Drummer, composer, bandleader and U City native
Ronnie Burrage is coming home this month for a series of events including a musical memorial for a family member, an open jam session, and two nights of performances at
BB's Jazz, Blues and Soups.
As his first order of business, Burrage is producing a musical memorial service on Tuesday, July 20 for his cousin Kendra Mahr, who passed away earlier this year. The service will be held from 3:00 p.m. to 7:00 p.m. at the Gloria Rogers Pavilion in
Tilles Park in Ladue.
Then on Wednesday, July 21, he'll join bassist Bob DeBoo as a host musician for
the weekly jam session at the "Open Air" tent on the grounds of the Grandel Theater.
Burrage
(pictured) will wrap up his hometown visit with gigs at BB's on Thursday, July 22 and Friday, July 23 with a band that includes alto saxophonist and fellow St. Louis native
Greg Osby as special guest. Showtime is at 7:00 p.m. both nights, and tickets, which start at $40 for a table for two on Thursday or $30 on Friday, can be reserved via
BB's website.
A graduate of University City High School, Burrage emerged on the national jazz scene in the 1980s as a drumming phenom, touring with famed pianist McCoy Tyner before he was old enough to legally buy a post-gig beer. He has gone on to work with a long list of notable musicians, including Wayne Shorter, Archie Shepp, Sonny Rollins, Jackie McLean, Woody Shaw, Michael Brecker, David Murray, Jaco Pastorius, Joe Zawinul, Dianne Reeves, Wallace Roney, Gary Bartz, Jamalaadeen Tacuma, Olu Onabulé, World Saxophone Quartet, and more.

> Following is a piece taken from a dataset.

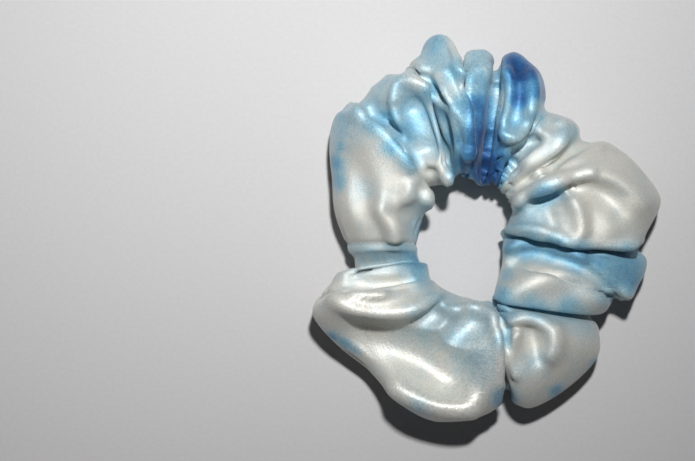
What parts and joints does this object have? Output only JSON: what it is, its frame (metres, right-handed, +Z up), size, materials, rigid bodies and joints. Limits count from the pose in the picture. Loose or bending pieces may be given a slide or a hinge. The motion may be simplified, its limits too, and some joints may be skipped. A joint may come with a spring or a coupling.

Now living in Brooklyn, NY, Burrage teaches at CUNY Brooklyn Conservatory of Music and SUNY Old Westbury Long Island in addition to recording and performing live. He released
Dance of the Great Spirit, his most recent recording and the first from his trio Holographic Principle, early in 2019, earning a nomination for a Grammy Award as "Best Jazz Instrumental Album."
He's been working on the follow-up, tentatively titled
Moving on as One, with pianist Alex Collins and longtime bassist Nimrod Speaks, plus an array of guest musicians including keyboardists Michal Wierba, Geffrey Keezer and Marc Cary, saxophonists Antoine Roney and Kendrick Smith, trumpeter Antoine Drye, trombonist Corey Wallace, and Camille Thurman and Terrol Jones on vocals. Basic tracks have been recorded, but "I still have to add strings, choir and surprise rappers to a couple of my compositions also," Burrage said.
(You can see a complete Holographic Principle show, recorded in February of this year at Keystone Korner in Baltimore with Collins, Speaks, and Thurman,
here.)
Other recent recording activity has included
Been Down This Road Before, an album with trombonist Clifton Anderson, nephew of Sonny Rollins and a veteran of Rollins' band, that came out last December; and more recently, sessions for a forthcoming tribute to Tyner, led by bassist Avery Sharpe and featuring Helen Sung on piano, Joe Ford on saxophone, and Steve Turre on trombone.
This all comes after more than a year of uncertainty caused by the pandemic. "The summer of COVID's height last year I had tour dates lined up in Europe for my band Holographic Principle, it was the first time in about 16 years I would've taken my band out as a leader," Burrage said in an email to StLJN. "I was ecstatic, but then it all went away... At incredible losses (covid and other illnesses) as well from very close friends and mentors and colleagues, this has just been a traumatic season. The (loss of) of greats I've played with, like Henry Grimes, Wallace Roney, Stanley Cowell and so many others during this period, is heartbreaking."
There were some positives, though - Burrage said he was able to use the time off to obtain a small business loan and do repairs on his mother's home, enabling her to resettle in St. Louis, and the involuntary hiatus also allowed him to compose new music.
Although Brooklyn will remain his home base, Burrage is looking forward to spending more time in St. Louis in the near future and establishing a local branch of his not-for-profit organization
World Rhythm Academy. "I love the city where I grew up," he said. "My family, children, grandchildren and great grandson are there, not to mention people and friends that really love me," he said. "I'm coming back home and will thrive."